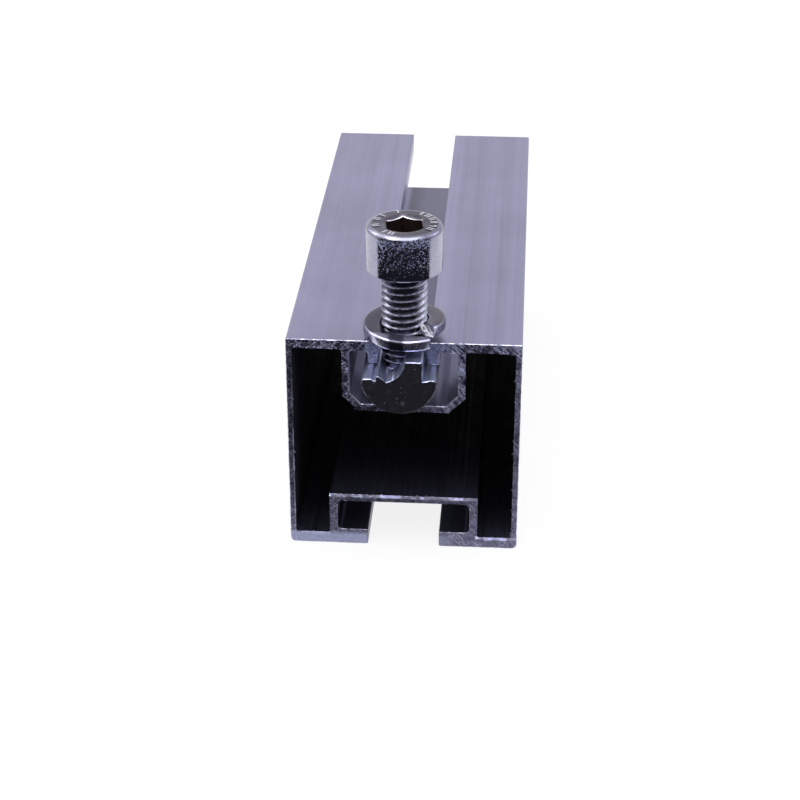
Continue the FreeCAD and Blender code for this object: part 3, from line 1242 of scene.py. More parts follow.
@dataclass(frozen=True)
class CutAluminium(Finish):
    """Smooth dark end face of the slot nut, or its brighter edge."""

    light: Colour = (0.24, 0.24, 0.28)
    speck: Colour = (0.8, 0.8, 0.9)
    roughness: Span = (0.26, 0.36)
    seed: float = 31.0
    grain: Pattern = Pattern(6.0, 4.0, 0.65)
    arcs: Pattern = Pattern(1.4, 3.0, 0.6, 1)
    stretch: Triple = (0.25, 1.0, 3.0)
    specks: Pattern = Pattern(3.4, 0.0, 0.5, 2, (0.79, 0.81))
    depths: Triple = (0.003, 0.002, 0.03)
    shaded_below: Span = (0.0, 0.1)
    contrast: float = 1.0
    pit_place: Span = (0.21, 31.23)
    pit_radius: float = 0.24
    pit_span: Span = (0.16, 0.06)
    pit_ahead: float = -50.0

    def dress(self, skin: Skin) -> Look:
        """Add a fine grain, a few bright specks and one small pit.

        Args:
            skin: Nodes of the finish.

        Returns:
            The finish's look.
        """
        across, along, up = skin.axes
        grain, arcs = skin.texture(self.grain), skin.texture(self.arcs, skin.place.stretch(self.stretch))
        half = 0.3 / self.contrast
        tone = (grain + arcs).rescale((1.0 - half, 1.0 + half)) * up.rescale(self.shaded_below)
        far = skin.root(across - self.pit_place[0], up - self.pit_place[1])
        pit = abs(far - self.pit_radius).rescale(self.pit_span) * (along < self.pit_ahead)
        specks = skin.marks(self.specks) | pit
        look = Look(
            skin.blend(tone, self.colour, self.light),
            grain.rescale((0.3, 0.7), self.roughness),
            list(zip((arcs, grain, specks), self.depths)),
        )
        look.tint(specks, self.speck)
        return look


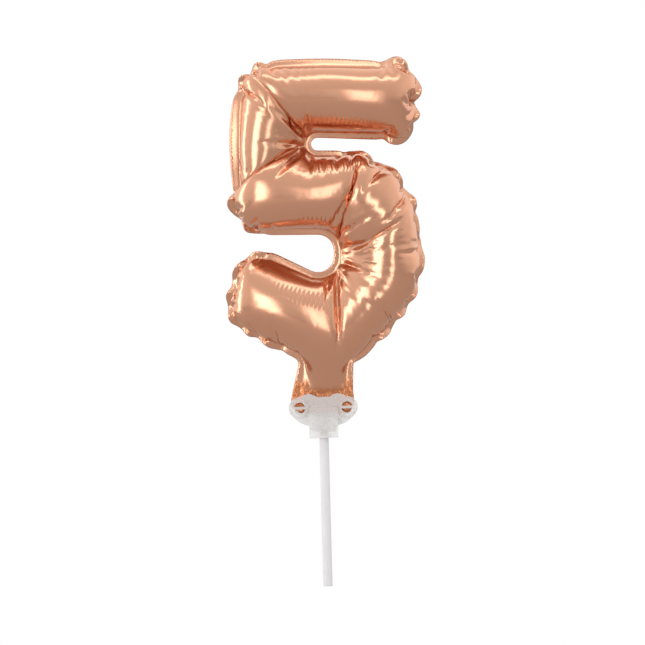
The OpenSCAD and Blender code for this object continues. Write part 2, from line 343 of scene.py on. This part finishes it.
# The two films, welded along the outline, with the sealed border outside it. Kinds of vertex are
# 0 front film, 1 back film, 2 weld line, 3 and up rows of the border
def buildFilms():
    bm = bmesh.new()
    kind = bm.verts.layers.int.new("kind")
    number = bm.verts.layers.int.new("number")
    part = bm.faces.layers.int.new("part")
    places = meshFlat(bm, digit["edge"])
    bm.verts.ensure_lookup_table()
    for i, vert in enumerate(bm.verts):
        vert[kind] = 2 if vert.is_boundary else 0
        vert[number] = i + 1 if i < len(places) else 0
    copied = bmesh.ops.duplicate(bm, geom=bm.faces[:])["geom"]
    backFaces = [g for g in copied if isinstance(g, bmesh.types.BMFace)]
    bmesh.ops.reverse_faces(bm, faces=backFaces)
    for face in backFaces:
        face[part] = 1
    for vert in (g for g in copied if isinstance(g, bmesh.types.BMVert)):
        vert[kind] = max(vert[kind], 1)
    for vert in bm.verts:
        vert.co.y = {0: -1, 1: 1}.get(vert[kind], 0) * digit["flatGap"]
    bmesh.ops.remove_doubles(bm, verts=[v for v in bm.verts if v[kind] == 2], dist=0.01)
    rim = [e for e in bm.edges if {f[part] for f in e.link_faces} == {0, 1}]
    for row in range(digit["borderRows"]):
        grown = bmesh.ops.extrude_edge_only(bm, edges=rim)["geom"]
        added = {g for g in grown if isinstance(g, bmesh.types.BMVert)}
        rim = [g for g in grown if isinstance(g, bmesh.types.BMEdge) and set(g.verts) <= added]
        for face in (g for g in grown if isinstance(g, bmesh.types.BMFace)):
            face[part] = 2
        for vert in added:
            vert[kind] = 3 + row
            place = places[vert[number] - 1]
            reach = digit["border"] * (row + 1) / digit["borderRows"]
            flat = flatLine.at(place) + flatLine.outward(place) * reach
            vert.co.x, vert.co.z = flat
    bmesh.ops.triangulate(bm, faces=[f for f in bm.faces if len(f.verts) > 3])
    bm.normal_update()
    return bm, places


def heldPlace(place, row):
    point, out, tilt, width = heldWeld(place)
    width *= row / digit["borderRows"]
    level = smooth((point.z + 3) / 8)
    tilt *= level
    reach = width * math.cos(tilt)
    return point + Vector((out.x * reach, width * math.sin(tilt), out.y * reach))


def weldSamples():
    count = round(flatLine.length / 0.1)
    places = [flatLine.length * i / count for i in range(count)]
    tree = mathutils.kdtree.KDTree(count)
    for i, place in enumerate(places):
        point = flatLine.at(place)
        tree.insert((point.x, point.y, 0), i)
    tree.balance()
    return places, tree


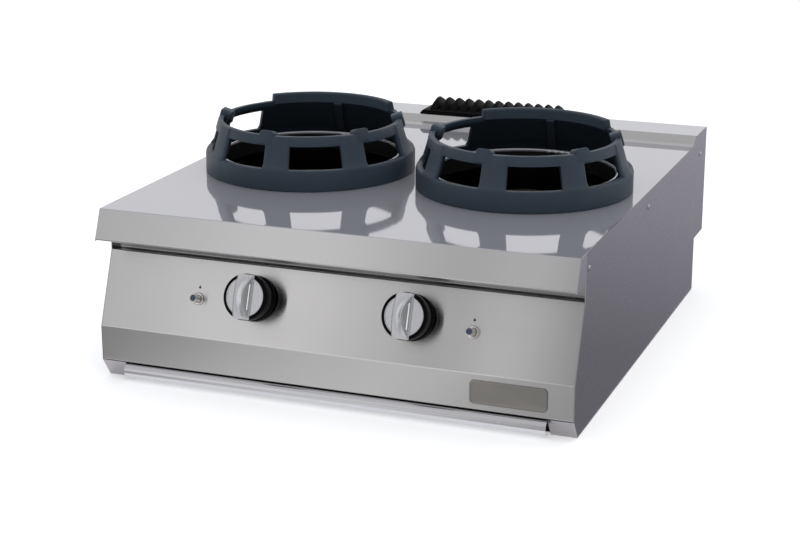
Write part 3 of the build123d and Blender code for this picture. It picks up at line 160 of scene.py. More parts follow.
class Graph(Tree):
    """Node tree of one finish."""

    def __init__(self, name: str) -> None:
        """Start a material with its principled shader.

        Args:
            name: Name of the material.
        """
        self.material = bpy.data.materials.new(name)
        self.material.use_nodes = True
        super().__init__(self.material.node_tree)
        self.shader = next(node for node in self.nodes if node.type == "BSDF_PRINCIPLED")
        self.place = self.node("TexCoord", {}).outputs["Object"]

    def constant(self, socket: str, value: float | tuple[float, ...]) -> None:
        """Set one of the shader's own sockets."""
        self.shader.inputs[socket].default_value = value

    def feed(self, socket: str, source: Socket) -> None:
        """Link a pattern to one of the shader's sockets."""
        self.links.new(source, self.shader.inputs[socket])

    def noise(self, scale: float | Point, detail: float = 2.0, roughness: float = 0.5) -> Socket:
        """Return a noise over the object coordinates.

        Args:
            scale: Scale of the coordinates, one for all axes or one for each.
            detail: Octaves of the noise.
            roughness: Share of the finer octaves.

        Returns:
            The noise, about one half.
        """
        scales = scale if isinstance(scale, tuple) else (scale,) * 3
        place = self.node("Mapping", {"Vector": self.place, "Scale": scales}).outputs[0]
        inputs = {"Vector": place, "Scale": 1.0, "Detail": detail, "Roughness": roughness}
        return self.node("TexNoise", inputs).outputs["Fac"]

    def shaded(self, noise: Socket, colour: Colour, low: float, high: float) -> Socket:
        """Return a colour that a noise makes darker and lighter, between two factors."""
        return self.blend(noise, shade(colour, low), shade(colour, high))

    def varied(self, noise: Socket, value: float, low: float, high: float) -> Socket:
        """Return a value that a noise makes smaller and larger, between two factors."""
        return self.span(noise, *NOISE_RANGE, value * low, value * high)

    def relief(self, height: Socket, strength: float, distance: float) -> None:
        """Give the surface the relief of a height pattern.

        Args:
            height: The pattern.
            strength: Strength of the relief, from 0 to 1.
            distance: Depth of the relief, in metres.
        """
        inputs = {"Height": height, "Strength": strength, "Distance": distance}
        self.feed("Normal", self.node("Bump", inputs).outputs["Normal"])

    def along(self, axis: int) -> Socket:
        """Return one of the object coordinates, in metres."""
        return self.node("SeparateXYZ", {0: self.place}).outputs[axis]

    def distance(self, centre: Point, mirrored: bool = False) -> Socket:
        """Return the level distance from an upright axis.

        Args:
            centre: A point of the axis.
            mirrored: Whether the axis has a twin on the other side of the range.

        Returns:
            The distance, in metres.
        """
        across = self.math("ABSOLUTE", self.along(0)) if mirrored else self.along(0)
        places = (across, self.along(1))
        offsets = {axis: self.math("SUBTRACT", place, centre[axis]) for axis, place in enumerate(places)}
        level = self.node("CombineXYZ", offsets).outputs[0]
        return self.node("VectorMath", {0: level}, operation="LENGTH").outputs["Value"]

    def above(self, value: Socket, bound: float, edge: float = 0.0002) -> Socket:
        """Return one where a value lies above a bound and nought below, over a narrow edge."""
        return self.span(value, bound - edge, bound + edge)

    def below(self, value: Socket, bound: float, edge: float = 0.0002) -> Socket:
        """Return one where a value lies below a bound and nought above, over a narrow edge."""
        return self.span(value, bound - edge, bound + edge, 1.0, 0.0)

    def within(self, value: Socket, low: float, high: float, edge: float = 0.0004) -> Socket:
        """Return one where a value lies between two bounds, and nought elsewhere."""
        return self.math("MULTIPLY", self.above(value, low, edge), self.below(value, high, edge))

    def stretch(self, amount: float | Socket, way: Point) -> None:
        """Stretch reflections along a direction, as a brushed grain does across itself.

        Args:
            amount: Amount of stretch, from 0 to 1.
            way: Direction along which a reflection is stretched.
        """
        self.feed("Tangent", self.node("CombineXYZ", dict(enumerate(way))).outputs[0])
        if isinstance(amount, Socket):
            self.feed("Anisotropic", amount)
        else:
            self.constant("Anisotropic", amount)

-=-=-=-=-

YOUR GOAL
Begin with the first line of the data above and, please, print each line exactly until you have printed the line containing "dark end face"; print nothing else.

TASK RESULT
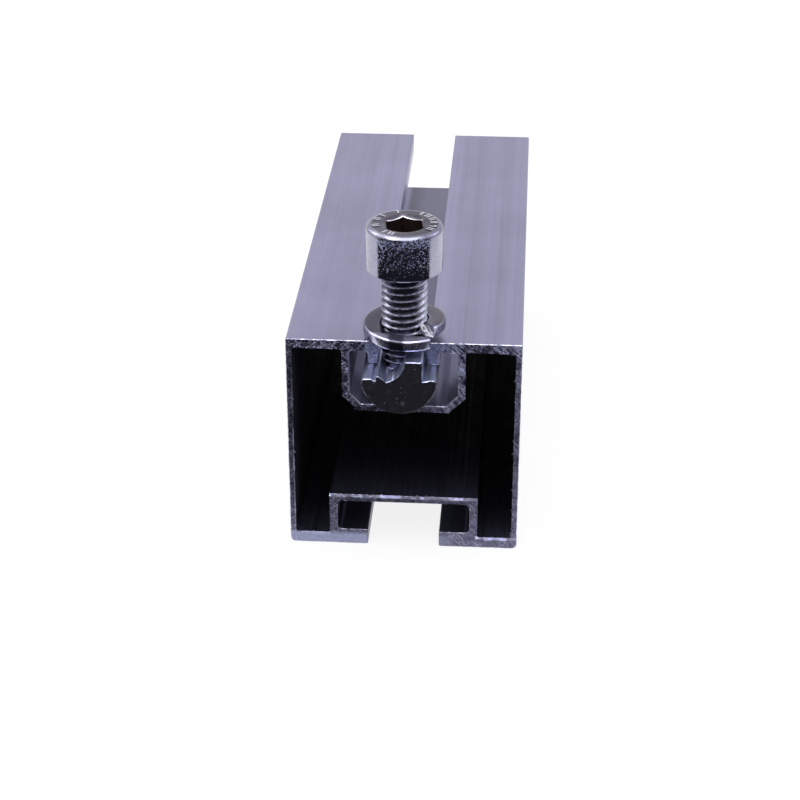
Continue the FreeCAD and Blender code for this object: part 3, from line 1242 of scene.py. More parts follow.
@dataclass(frozen=True)
class CutAluminium(Finish):
    """Smooth dark end face of the slot nut, or its brighter edge."""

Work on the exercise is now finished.